▶ **Description of the task**: Quote the lines that run from the line containing "surface, face down" down to the line containing "obj.data.transform(world)". Include both of those lines, reproduce each exactly, and omit everything else.
===============
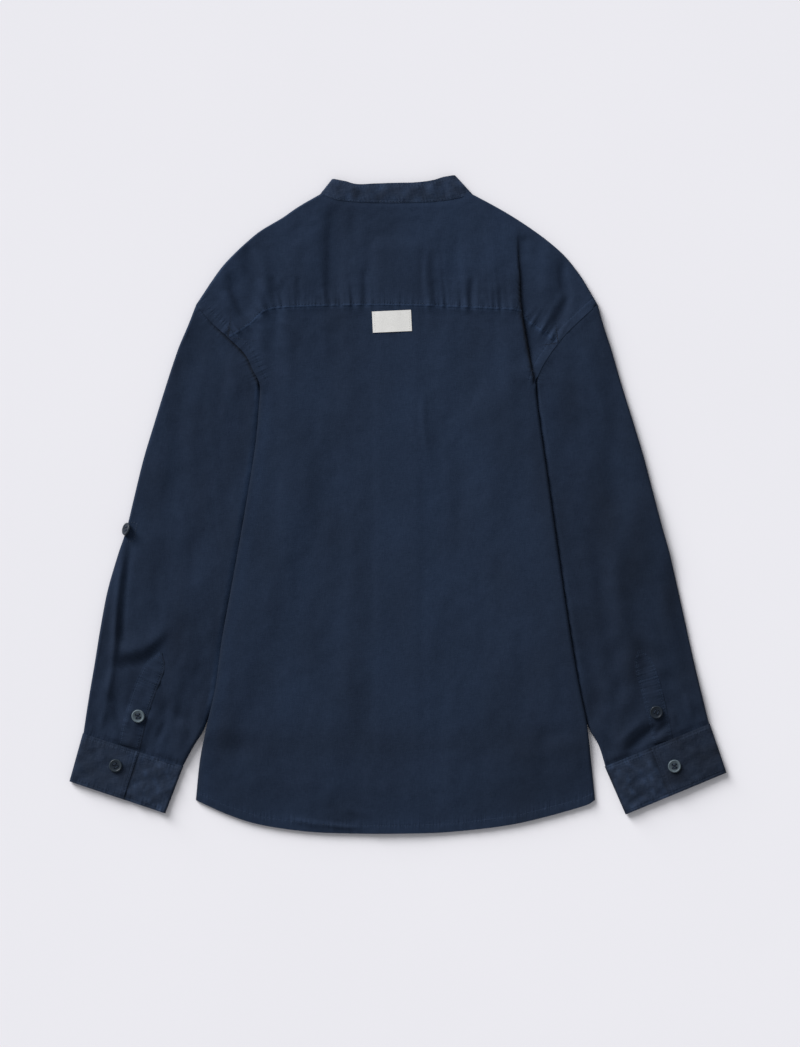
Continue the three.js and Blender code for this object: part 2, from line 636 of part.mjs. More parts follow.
// The collar stand, from its left end at the centre front round the back of the neck to its right end
function collar() {
  const backHeight = LOFT + 0.4;
  const seams = curveThrough(collarFront.map((row) => ({ x: row.seamX, y: row.seamY })));
  const edges = curveThrough(collarFront.map((row) => ({ x: row.edgeX, y: row.edgeY })));
  const half = steps(7).map((t) => {
    const [seam, edge] = [seams.getPoint(t), edges.getPoint(t)];
    return { seamX: seam.x, seamY: seam.y, edgeX: edge.x, edgeY: edge.y };
  });
  const end = { ...half[0], seamX: -COLLAR_LAP, edgeX: -COLLAR_LAP };
  end.seamY += 0.6;
  end.edgeY += 0.6;
  const stations = [];
  const layHalf = (sign, rows) => {
    for (const row of rows) {
      const lap = 1 - smoothstep(row.seamX, COLLAR_LAP + 2, COLLAR_LAP + 20);
      const onOther = sign > 0 ? (BAND + GAP) * lap : 0;
      const z = BUTTON_RAISE * overButtons(row.seamX, row.seamY) + onOther;
      stations.push({ ...row, seamX: sign * row.seamX, edgeX: sign * row.edgeX, z });
    }
  };
  const foldRound = (row, sign, angles) => {
    const radius = backHeight / 2;
    for (const angle of angles) {
      const out = radius * (Math.sin(degToRad(angle)) - 1) * sign;
      const z = radius - radius * Math.cos(degToRad(angle));
      stations.push({ ...row, seamX: row.seamX + out, edgeX: row.edgeX + out, z });
    }
  };
  layHalf(-1, [end, ...half]);
  foldRound(collarBack[0], -1, [20, 55, 90, 125, 160]);
  collarBack.slice(1, -1).forEach((row) => stations.push({ ...row, z: backHeight + 0.2 }));
  foldRound(collarBack.at(-1), 1, [160, 125, 90, 55, 20]);
  layHalf(1, [...half.reverse(), end]);
  const grid = [0, 0.5, 1].map((s) =>
    stations.map(
      ({ seamX, seamY, edgeX, edgeY, z }) =>
        new THREE.Vector3(lerp(edgeX, seamX, s), lerp(edgeY, seamY, s), z),
    ),
  );
  return clothWall(grid, BAND);
}

// A strip that lies on a sleeve: its sides stand off the middle line, and it follows the sleeve's surface
function sleevePlacket(side) {
  const rows = [...plackets[side]].reverse();
  const curve = curveThrough(rows);
  const halves = new THREE.SplineCurve(rows.map((row, i) => new THREE.Vector2(i / (rows.length - 1), row.half)));
  const grid = [0, 0.12, 0.25, 0.4, 0.55, 0.7, 0.85, 1].map((v) => {
    const middle = curve.getPoint(v);
    const tangent = curve.getTangent(v);
    const half = halves.getPoint(v).y;
    return [-1, -0.5, 0, 0.5, 1].map((s) => {
      const x = middle.x - tangent.y * half * s;
      const y = middle.y + tangent.x * half * s;
      return new THREE.Vector3(x, y, sleeveTop(side, x, y) + GAP + 0.3 + CLOTH);
    });
  });
  grid.forEach((row) => row.sort((a, b) => a.x - b.x));
  return clothWall(grid, CLOTH);
}

function label() {
  const turn = degToRad(labelPlace.turn);
  const grid = [0.5, 0, -0.5].map((v) =>
    [-0.5, -0.17, 0.17, 0.5].map((u) => {
      const [dx, dy] = [u * labelPlace.width, v * labelPlace.height];
      const x = labelPlace.x + dx * Math.cos(turn) - dy * Math.sin(turn);
      const y = labelPlace.y + dx * Math.sin(turn) + dy * Math.cos(turn);
      return new THREE.Vector3(x, y, backTop(x, y) + GAP + 0.2 + CLOTH);
    }),
  );
  return clothWall(grid, CLOTH);
}

function solidOf(geometry) {
  const bare = geometry.clone().deleteAttribute("normal").deleteAttribute("uv");
  const merged = mergeVertices(bare, 1e-4);
  return new wasm.Manifold(
    new wasm.Mesh({
      numProp: 3,
      vertProperties: merged.getAttribute("position").array,
      triVerts: new Uint32Array(merged.index.array),
    }),
  );
}

// A sew-through button, flat side down, with a raised rim. With holes it has four of them.
function button(segments, withHoles) {
  const r = BUTTON_RADIUS;
  const h = BUTTON_HEIGHT;
  const profile = [
    [0, 0],
    [r - 0.7, 0],
    [r, 0.6],
    [r - 0.25, h - 0.3],
    [r - 0.9, h],
    [r - 1.7, h - 0.45],
    [0, h - 0.5],
  ];
  const points = profile.map(([x, y]) => new THREE.Vector2(x, y));
  const disc = new THREE.LatheGeometry(points, segments).rotateX(Math.PI / 2);
  if (!withHoles) return disc;
  const holeRadius = 0.75;
  const holeOffset = 1.45;
  let solid = solidOf(disc);
  for (const dx of [-holeOffset, holeOffset])
    for (const dy of [-holeOffset, holeOffset]) {
      const hole = new THREE.CylinderGeometry(holeRadius, holeRadius, 3 * h, 6);
      hole.rotateX(Math.PI / 2).translate(dx, dy, 0);
      solid = solid.subtract(solidOf(hole));
    }
  const mesh = solid.getMesh();
  const geometry = new THREE.BufferGeometry();
  geometry.setAttribute("position", new THREE.BufferAttribute(mesh.vertProperties, 3));
  geometry.setIndex(new THREE.BufferAttribute(mesh.triVerts, 1));
  geometry.computeVertexNormals();
  return geometry;
}

const navyCloth = new THREE.MeshStandardMaterial({ color: 0x202c40, roughness: 0.85, metalness: 0 });
const navyBand = new THREE.MeshStandardMaterial({ color: 0x232f42, roughness: 0.85, metalness: 0 });
const buttonPlastic = new THREE.MeshStandardMaterial({ color: 0x1d2738, roughness: 0.35, metalness: 0 });
const labelCotton = new THREE.MeshStandardMaterial({ color: 0xe4e3df, roughness: 0.9, metalness: 0 });

const shirt = new THREE.Group();
shirt.name = "mandarin_collar_shirt";

function add(name, geometry, material) {
  const mesh = new THREE.Mesh(geometry, material);
  mesh.name = name;
  shirt.add(mesh);
  return mesh;
}

add("back", lowerBack(), navyCloth);
add("back_yoke", yoke(), navyCloth);
add("collar_stand", collar(), navyBand);
for (const side of ["left", "right"]) {
  add(`front_${side}`, front(side), navyCloth);
  add(`sleeve_${side}`, sleeve(side), navyCloth);
  add(`cuff_${side}`, cuff(side), navyBand);
  add(`sleeve_placket_${side}`, sleevePlacket(side), navyBand);
  const holed = () => button(20, true);
  const cuffHeight = 3 * BAND + 2 * GAP + GAP;
  const onCuff = cuffButtons[side];
  add(`cuff_button_${side}`, holed(), buttonPlastic).position.set(onCuff.x, onCuff.y, cuffHeight);
  const onPlacket = placketButtons[side];
  const placketHeight = sleeveTop(side, onPlacket.x, onPlacket.y) + CLOTH + 2 * GAP + 0.5;
  add(`placket_button_${side}`, holed(), buttonPlastic).position.set(
    onPlacket.x,
    onPlacket.y,
    placketHeight,
  );
}
add("back_label", label(), labelCotton);

// The left tab button leans on the sleeve's outer fold, with its lower rim down and turned along the fold.
// The right one lies under the sleeve.
const lean = degToRad(TAB_LEAN);
const turn = degToRad(TAB_TURN);
const foldRadius = SLEEVE_LOFT / 2;
const leanHeight = BUTTON_RADIUS * Math.sin(lean) + 0.2;
const leanOut = (foldRadius + GAP + 0.2 - Math.cos(lean) * (leanHeight - foldRadius)) / Math.sin(lean);
const leftTab = add("tab_button_left", button(20, true), buttonPlastic);
leftTab.rotation.set(0, -lean, turn, "ZYX");
leftTab.position.set(
  tabButtons.left.x + (foldRadius - leanOut) * Math.cos(turn),
  tabButtons.left.y + (foldRadius - leanOut) * Math.sin(turn),
  leanHeight,
);
const rightTab = add("tab_button_right", button(14, false), buttonPlastic);
rightTab.rotation.x = Math.PI;
rightTab.position.set(tabButtons.right.x, tabButtons.right.y, BUTTON_HEIGHT);

// The front's buttons lie between the left front and the surface, face down
[COLLAR_BUTTON_Y, ...frontButtonYs].forEach((y, i) => {
  const name = i ? `front_button_${i}` : "collar_button";
  const mesh = add(name, button(14, false), buttonPlastic);
  mesh.rotation.x = Math.PI;
  mesh.position.set(0, y, BUTTON_HEIGHT);
});

export default shirt;
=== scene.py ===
import math
import bpy
import numpy as np
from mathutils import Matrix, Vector


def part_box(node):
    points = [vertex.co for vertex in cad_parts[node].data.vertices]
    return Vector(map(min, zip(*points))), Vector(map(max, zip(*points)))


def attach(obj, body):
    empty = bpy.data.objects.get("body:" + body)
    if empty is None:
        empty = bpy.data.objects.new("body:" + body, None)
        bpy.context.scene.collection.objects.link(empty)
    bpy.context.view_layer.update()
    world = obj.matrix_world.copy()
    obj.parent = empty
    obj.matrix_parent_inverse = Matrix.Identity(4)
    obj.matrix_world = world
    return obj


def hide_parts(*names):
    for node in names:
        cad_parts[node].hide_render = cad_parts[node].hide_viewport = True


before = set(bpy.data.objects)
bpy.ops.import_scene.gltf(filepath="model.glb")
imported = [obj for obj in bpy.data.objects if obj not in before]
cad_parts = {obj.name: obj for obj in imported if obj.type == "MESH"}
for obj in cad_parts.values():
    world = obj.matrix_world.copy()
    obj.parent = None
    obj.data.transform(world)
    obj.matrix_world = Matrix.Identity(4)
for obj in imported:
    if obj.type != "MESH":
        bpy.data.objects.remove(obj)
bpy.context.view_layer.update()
mm = 0.001
pi = math.pi

# heights of the laid layers
gap = 0.3
layer = 1.0
band = 1.5
loft = 5.0
hemLoft = 2.8
sleeveLoft = 4.8
tuckedLoft = 2.6  # the part of a sleeve that lies under the body's side
sideRound = 3.2
buttonHeight = 1.8
buttonRaise = buttonHeight + gap

# places on the body, and distances on the cloth
shoulderTop = 273
armholeTop = 176
underarm = 105
capEnd = (84, 78)  # where the sleeve's cap ends under the body
hemCorner = -260
frontLap = 12.5
seamRow = 7.2  # from the armhole seam or the hem to its row of stitches
yokeRow = 1.8
threadLift = 0.05  # how far the stitches stand over the cloth
bandLift = 0.06
farOff = 60.0  # stands for no stitching near
bothSides = ("left", "right")
signOf = {"left": -1, "right": 1}

# the two edges of the body from the collar to the hem
bodyEdges = {
    "y": [273, 262, 252, 241, 231, 220, 210, 199, 188, 176, 161, 148, 132, 118, 105, 87, 60, 34,
          -20, -80, -120, -160, -193, -225, -260],
    "left": [-68.4, -87.5, -102, -120.5, -132.9, -144.6, -154, -162.1, -169.5, -177.4, -165, -150.5,
             -134.4, -127.5, -121.4, -122.2, -124.4, -128, -137, -147.8, -155, -160.3, -167.8,
             -174.2, -177.8],
    "right": [65.4, 86, 103, 119.5, 132.9, 145.4, 154, 162, 168.6, 175.6, 159, 145.9, 133.6, 125.3,
              121.2, 122.8, 126.4, 130.2, 137.8, 146.4, 152.5, 159.4, 166.1, 169.9, 173.4],
}
hemLine = {
    "x": [-177.8, -149.6, -121.4, -79.2, -37, 5.3, 47.5, 103.8, 160.2, 173.4],
    "y": [-260, -272.6, -281.5, -287.7, -289.4, -289.4, -287.8, -280.8, -266.2, -260],
}
yokeLine = {
    "x": [-139, -128, -118, -100, -40, 20, 80, 106, 114, 127],
    "y": [152.5, 160.5, 169.5, 173.5, 175.3, 175, 172.5, 170.5, 161.5, 152],
}
yokeEnd = {"left": 147, "right": 142}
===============
▶ **Worked solution**:
// The front's buttons lie between the left front and the surface, face down
[COLLAR_BUTTON_Y, ...frontButtonYs].forEach((y, i) => {
  const name = i ? `front_button_${i}` : "collar_button";
  const mesh = add(name, button(14, false), buttonPlastic);
  mesh.rotation.x = Math.PI;
  mesh.position.set(0, y, BUTTON_HEIGHT);
});

export default shirt;
=== scene.py ===
import math
import bpy
import numpy as np
from mathutils import Matrix, Vector


def part_box(node):
    points = [vertex.co for vertex in cad_parts[node].data.vertices]
    return Vector(map(min, zip(*points))), Vector(map(max, zip(*points)))


def attach(obj, body):
    empty = bpy.data.objects.get("body:" + body)
    if empty is None:
        empty = bpy.data.objects.new("body:" + body, None)
        bpy.context.scene.collection.objects.link(empty)
    bpy.context.view_layer.update()
    world = obj.matrix_world.copy()
    obj.parent = empty
    obj.matrix_parent_inverse = Matrix.Identity(4)
    obj.matrix_world = world
    return obj


def hide_parts(*names):
    for node in names:
        cad_parts[node].hide_render = cad_parts[node].hide_viewport = True


before = set(bpy.data.objects)
bpy.ops.import_scene.gltf(filepath="model.glb")
imported = [obj for obj in bpy.data.objects if obj not in before]
cad_parts = {obj.name: obj for obj in imported if obj.type == "MESH"}
for obj in cad_parts.values():
    world = obj.matrix_world.copy()
    obj.parent = None
    obj.data.transform(world)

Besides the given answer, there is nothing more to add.